Social Media and Congress

Apologies for the late post; it’s been a crazy week to say the least. But at least I got to have lunch with Prof. Waldo!

I wrote last week about online voting, so I’ll focus on something else this week. In the past few days we’ve seen multiple big internet company executives testify in front of congress. Facebook, Twitter, and Google sent lawyers to speak about Russian meddling in the 2016 presidential election.

A WIRED article summarizes the most revealing pieces of testimony in the hearing, I really recommend you all read it. Here is their introduction to the current situation:

“Russians have been conducting information warfare for decades,” said Democratic Sen. Mark Warner in his opening remarks. “But what is new is the advent of social-media tools with the power to magnify propaganda and fake news on a scale that was unimaginable back in the days of the Berlin Wall. Today’s tools seem almost purpose-built for Russian disinformation techniques.”

The hearing revealed new and startling insight into the ways in which Russians pitted Americans against each other, and reinforced the notion that social-media ads are only a portion of the threat from foreign actors. Senators also forced the tech execs to explain how they police content on their platforms in different parts of the world.

Much of the hearing consisted of congresspeople telling executives that it’s their responsibility to get misinformation on their platforms under control; Sen. Diane Feinstein said:

“You’ve created these platforms, and now, they’re being misused, and you have to be the ones to do something about it. Or we will.”

What do you think? Should platforms be held responsible for misinformation campaigns, or is it a violation of free speech? Should platforms be punished for working with foreign governments, and how? See you Monday.

2 Comments »

  1. Mike Smith

    November 4, 2017 @ 7:57 pm

    1

    I’ve read some of the testimony. I was struck during it by something you mentioned in your post: “Facebook, Twitter, and Google sent lawyers to speak about Russian meddling in the 2016 presidential election.” In other words, these technology companies sent lawyers to talk to Congress, who themselves are mostly trained as lawyers. Lawyers speaking to lawyers about technology. Maybe this is the right thing to happen in a Senate hearing, but I worry it doesn’t get us much farther than Senator Feinstein’s comment. (I will note that Senator Warner is probably better informed than most senators given his business background. He was trained as a lawyer and has some technology experience, which is better than none, but is it enough?)

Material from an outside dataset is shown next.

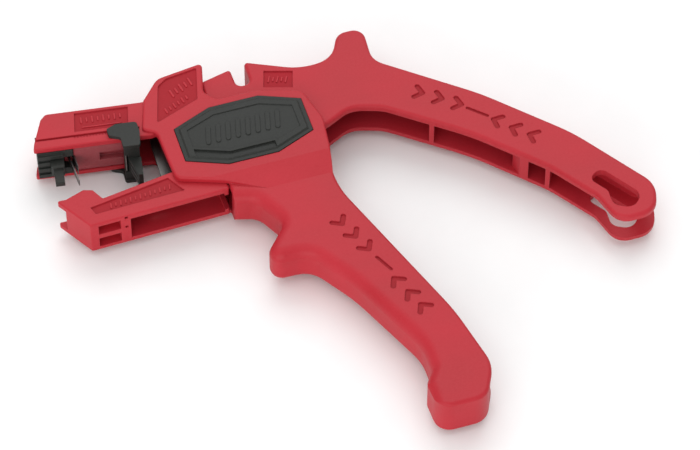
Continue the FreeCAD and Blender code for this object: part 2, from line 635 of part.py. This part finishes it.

    You’ve asked interesting questions, and I’ll give you my opinion. It’s worth what you’re paying for it. Every piece of technology I know has good and bad uses. I don’t think you can hold a technology company responsible for the bad uses, if it created the technology for the good purposes (i.e., it actually successfully sells the technology in a manner that achieves good). The courts have held technology companies responsible for successfully selling technology for the bad purposes even though good purposes also were possible (e.g., Napster). And I’d expect such technology companies to be honest about the potential bad uses of which it knows (but not responsible for things it didn’t imagine). By these principles then, should the platforms in this case be held responsible? I’ll focus on Twitter and Facebook in my answer, since I’m not as familiar with the Google case. I think these two get dangerously close to, if not over, the principled line I’ve drawn. The companies are not just a wire over which bits flow. They’ve built specific types of communities and done so with the intention of making them an integral part of how we live our lives. Although I’m not a lawyer, it seems to me that that opens one up to a greater range of negligence claims.

  2. Jim Waldo

    November 4, 2017 @ 8:13 pm

    2

    Great post with great questions; I’ll enter into the fray with a slightly different viewpoint.

    I agree that the creation of these communication platforms puts some responsibility on the tech companies to do something about the fake news and information warfare that the platforms made possible. But do we really want Facebook, Google, and Twitter to decide what can and can’t be said? Who can and can’t advertise? What is a proper use of their technology, and what is not? I’m not much happier with that position than I am with the one that says that they are just platforms and not responsible for any of the content.

    One case in point– last week, people were outraged when they found that Google was scanning entries in Google Docs and freezing some accounts when it was determined that the content was objectionable. This was discovered when a bug caused some innocuous accounts to be frozen. But people were outraged that Google was scanning these documents.

    We can’t have it both ways. We can’t say that Google has to honor our privacy, but police the use of their platform. I think this is a much thornier problem than most people think, and the solution isn’t at all clear to me.